I insist that in varying degrees, all men are guilty of the mess that nations, nay, humanity now finds themselves. But first at the level of the collective, there is no doubt in my mind that political leadership that acts with integrity makes all the difference in the progress or decline of a nation. A fish, says the Yoruba adage, begins to rot from the head. Second, the change for a better society must begin at the level of the individual where every man must in the words of a wise man, ‘be the change you want to see in the world’.
It is up to mankind to do things differently and achieve a different, collectively beneficial outcome. In the praying words of Jack Reimer, in Likrat Shabbat: ‘We cannot merely pray to You, O God, to end. war; Or we know that you have made the world in a way. That man must find his own path to peace within himself and with his neighbor.
We cannot merely pray to You, O God, to end starvation; For You have already given us the resources with which to feed the entire world If we would only use them wisely. We cannot merely pray to You, O God, To root out prejudice, For You have already given us eyes with which to see the good in all men If we would only use them rightly. We cannot merely pray to You, O God, to end despair, For You have already given us the power To clear away slums and to give hope If we would only use our power justly.

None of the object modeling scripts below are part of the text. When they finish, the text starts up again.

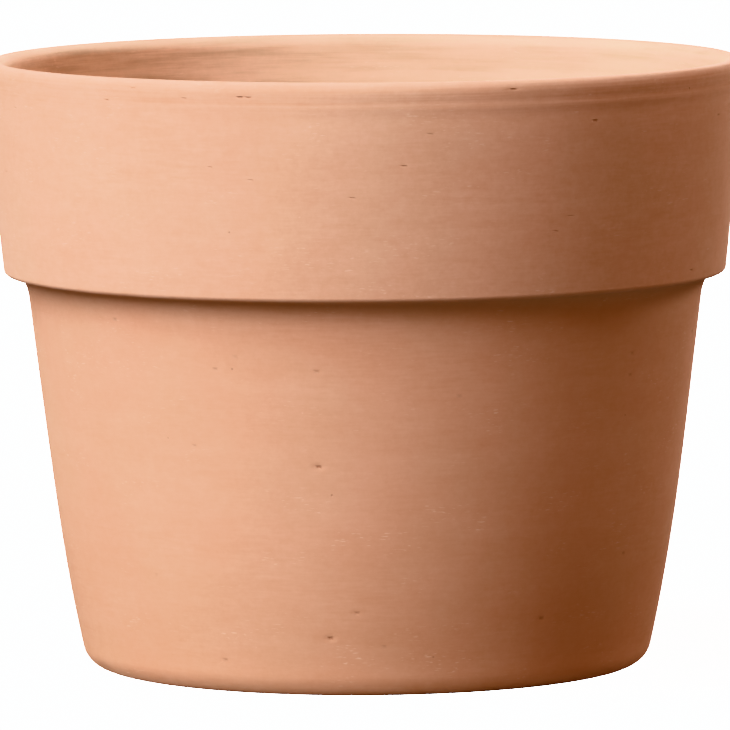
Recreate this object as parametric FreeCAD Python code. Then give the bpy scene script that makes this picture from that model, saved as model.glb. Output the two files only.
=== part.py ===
import FreeCAD, Part

import math
import os

from FreeCAD import Vector

# A terracotta plant pot in the squat "azalea" proportion: a tapering body, a deep overhanging rim
# band with a rolled lip, and one drainage hole. It is formed and fired as a single piece of clay.
# Millimetres. +Z is up, and the origin is the centre of the base on the surface the pot stands on.
# The pot is one closed outline, drawn in the XZ plane and revolved about the Z axis.

# Rim band and lip
RIM_DIAMETER = 165.0
HEIGHT = 133.4
BAND_HEIGHT = 47.0
BAND_TAPER = 3.3
BAND_BULGE = 0.35
BAND_CORNER_RADIUS = 1.2
LEDGE_WIDTH = 5.5
COVE_WIDTH = 3.4
COVE_HEIGHT = 5.2
LIP_OUTER_WIDTH = 1.1
LIP_OUTER_DROP = 2.4
LIP_INNER_RADIUS = 3.4

# Body wall: it leans out more at the base than under the rim, so that it reads as gently full
BODY_TOP_DRAFT = math.radians(7.2)
BODY_FOOT_DRAFT = math.radians(12.2)
BODY_FOOT_RADIUS = 62.4
BASE_CORNER_RADIUS = 5.6

# Inside
WALL_THICKNESS = 5.2
FLOOR_THICKNESS = 8.0
FLOOR_CORNER_RADIUS = 9.0
MOUTH_DRAFT = math.radians(12.0)

# Underside and drainage hole
FOOT_RING_WIDTH = 12.0
RECESS_DEPTH = 1.0
RECESS_SLOPE_WIDTH = 2.0
DRAIN_HOLE_RADIUS = 7.0
DRAIN_EDGE_RADIUS = 0.8

# Worked out from the dimensions above
RIM_RADIUS = RIM_DIAMETER / 2
APEX_RADIUS = RIM_RADIUS - LIP_OUTER_WIDTH
LIP_Z = HEIGHT - LIP_OUTER_DROP
LEDGE_Z = HEIGHT - BAND_HEIGHT
BAND_FOOT_RADIUS = RIM_RADIUS - BAND_TAPER
BODY_TOP_RADIUS = BAND_FOOT_RADIUS - LEDGE_WIDTH

UP = math.pi / 2
DOWN = -math.pi / 2
INWARD = math.pi

# How far along its first and last directions a cubic curve's poles lie, as a share of a quarter
# ellipse's half-width or half-height, for the curve to follow that ellipse
QUARTER_POLE = 0.55


def point(radius, z):
    return Vector(radius, 0, z)


def along(angle, length):
    """A step in the outline's plane; angles run from +X towards +Z."""
    return Vector(length * math.cos(angle), 0, length * math.sin(angle))


def arc(centre, radius, start_angle, end_angle):
    middle_angle = (start_angle + end_angle) / 2
    start = centre + along(start_angle, radius)
    middle = centre + along(middle_angle, radius)
    end = centre + along(end_angle, radius)
    return Part.Arc(start, middle, end).toShape()


def line(start, end):
    return Part.LineSegment(start, end).toShape()


def wall(foot, foot_draft, top, top_draft):
    """A cubic wall line that leaves each end at that end's own draft from the vertical."""
    third = (top.z - foot.z) / 3
    foot_pole = foot + Vector(third * math.tan(foot_draft), 0, third)
    top_pole = top - Vector(third * math.tan(top_draft), 0, third)
    curve = Part.BezierCurve()
    curve.setPoles([foot, foot_pole, top_pole, top])
    return curve.toShape()


def corner(foot, foot_draft, radius):
    """The round corner that turns from level ground up into a wall whose foot is given."""
    centre = foot - along(-foot_draft, radius)
    return arc(centre, radius, DOWN, -foot_draft), centre + along(DOWN, radius)


def cove(wall_top, draft, ledge_start):
    """The hollow corner that turns from the wall out to the flat of the ledge above it."""
    rise = QUARTER_POLE * (ledge_start.z - wall_top.z)
    reach = QUARTER_POLE * (ledge_start.x - wall_top.x)
    wall_pole = wall_top + along(UP - draft, rise)
    ledge_pole = ledge_start - Vector(reach, 0, 0)
    curve = Part.BezierCurve()
    curve.setPoles([wall_top, wall_pole, ledge_pole, ledge_start])
    return curve.toShape()


def body_foot():
    """Where the rounded base corner runs smoothly into the body wall."""
    return point(BODY_FOOT_RADIUS, BASE_CORNER_RADIUS * (1 - math.sin(BODY_FOOT_DRAFT)))


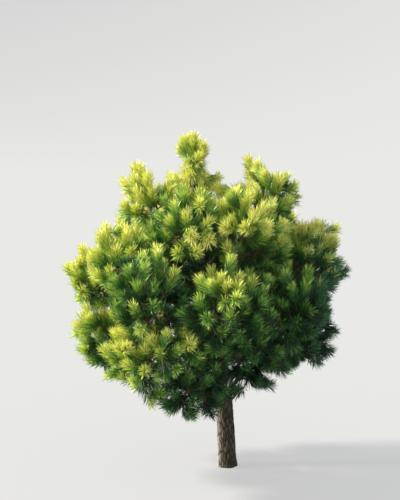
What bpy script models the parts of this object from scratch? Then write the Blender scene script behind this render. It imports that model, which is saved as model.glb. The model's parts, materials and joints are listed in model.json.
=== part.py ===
"""Golden mountain pine grown as a standard: a short bare trunk under a round crown of needle brushes.

Metres, +Z up. The origin is the centre of the flat cut under the trunk, at ground level. +X is to the
right and -Y is towards the viewer when the crown is seen from its front.

The trunk leans a little to the left and runs up to the leader. Boughs leave it, or leave another bough,
and end where they enter a mass of foliage. Each mass grows from one stem by a seeded rule: the stem carries
whorls of sprays and ends in one, and a spray is a slim bent core with needles standing out of its sides.
"""

import math
import random
from collections import namedtuple

import bmesh
import bpy
from mathutils import Matrix, Vector

# Trunk
TRUNK_RADIUS = 0.0370
TRUNK_TIP_RADIUS = 0.0100
TRUNK_TAPER_POWER = 1.5
TRUNK_LEAN = 0.143
TRUNK_LEAN_POWER = 1.55
TRUNK_SIDES = 11
TRUNK_RINGS = 14
TRUNK_RING_CROWDING = 1.25
FLARE_HEIGHT = 0.075
FLARE = 0.13
FLARE_LOBES = 5
FLARE_LOBE_SHARE = 0.35

# Crown
CROWN_AXIS_X = -0.08
CROWN_HEART_Z = 0.50
UPWARD_PULL = 0.75

# Boughs
BOUGH_TIP_RADIUS = 0.0065
BOUGH_THICKENING = 0.016
BOUGH_PARENT_SHARE = 0.70
BOUGH_POINTS = 6
BOUGH_LEAVING = 0.38
BOUGH_ARRIVING = 0.34
BOUGH_RISE = 0.55

# Clearances
GAP = 0.0003
SPACE_GAP = 0.0020
LIMB_CLEARANCE = 0.0010
CLEARANCE_STEPS = 6

# Foliage: a mass's stem carries whorls of sprays and ends in one, and lengths are shares of its radius
SEED = 41
STEM_ENTRY = 0.86
SPACE_REACH = 1.16
STEM_SIDES = 5
STEM_TIP_RADIUS = 0.0045
FULL_MASS_RADIUS = 0.1275
Whorl = namedtuple("Whorl", "place count spread length")
SIDE_WHORLS = (
    Whorl(place=0.40, count=3, spread=math.radians(80), length=0.96),
    Whorl(place=0.66, count=3, spread=math.radians(52), length=0.96),
)
END_SPRAY = Whorl(place=0.88, count=1, spread=0.0, length=0.98)
LENGTH_JITTER = 0.12
ANGLE_JITTER = math.radians(9)
SHORTER = (1.0, 0.85, 0.70, 0.55)

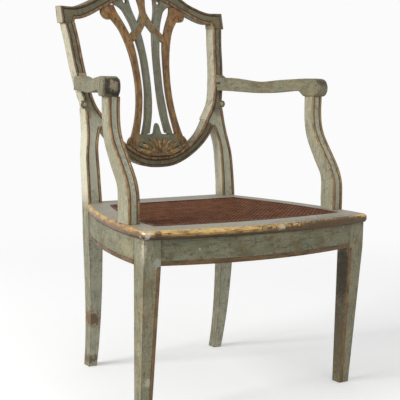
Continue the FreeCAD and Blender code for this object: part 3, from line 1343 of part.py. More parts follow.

We cannot merely pray to You, O God, to end disease, For You have already given us great minds with which. To search out cures and healing, If we would only use them constructively. Therefore we pray to You instead, O God, For strength, determination, and will power, To do instead of just pray, To become instead of merely to wish’.
I conclude this paper by insisting that politics and integrity are not mutually exclusive. No. Really, God created man upright, but man chooses to devise complex schemes that merely complicate his life and make it difficult.
Even as our integrity is put to the test at home, at work, on the road, indeed everywhere and every time, how we stand –or fall – is a matter of personal choice. In this light, the politician as leader can, if he so chooses, practice his art with integrity as defined by Carter quoted above. To walk in integrity comes with its price –as well as its prize.
It can cost friendship; lead to persecution, deprivation, and loneliness. Temptation will come from the immediate and short term ‘success’ of those who seem to bring wicked schemes to pass’. However, the psalmist counsels: ‘Do not fret because of him who prospers in his way, / Because of the man who brings wicked schemes to pass… For yet a little while and the wicked shall be no more; /Indeed, you will look for his place, / But it shall be no more’ (Psalm 37). I say that the prize on the long run is definitely worth the price.
Consider this: Chief Obafemi Awolowo a politician with character, an intellectual and a prolific writer, never succeeded, hard as he tried, to be president and head of state of Nigeria. That is the price he paid for walking in his integrity. But yesterday, today, and tomorrow, the sage is a recurrent factor, even the issue, in the discourse on Nigeria’s politics. Besides, he remains the reference point for integrity and for good governance. This is the prize that Chief Awolowo has earned – now and till the end of time. • Concluded •Onaiyekan is a visiting member of The Guardian Editorial Board. The original version of this paper was presented as the Guest Lecture at the 2014 Annual Oluku Day on 27thDecember, 2014 in Kabba, Kogi State.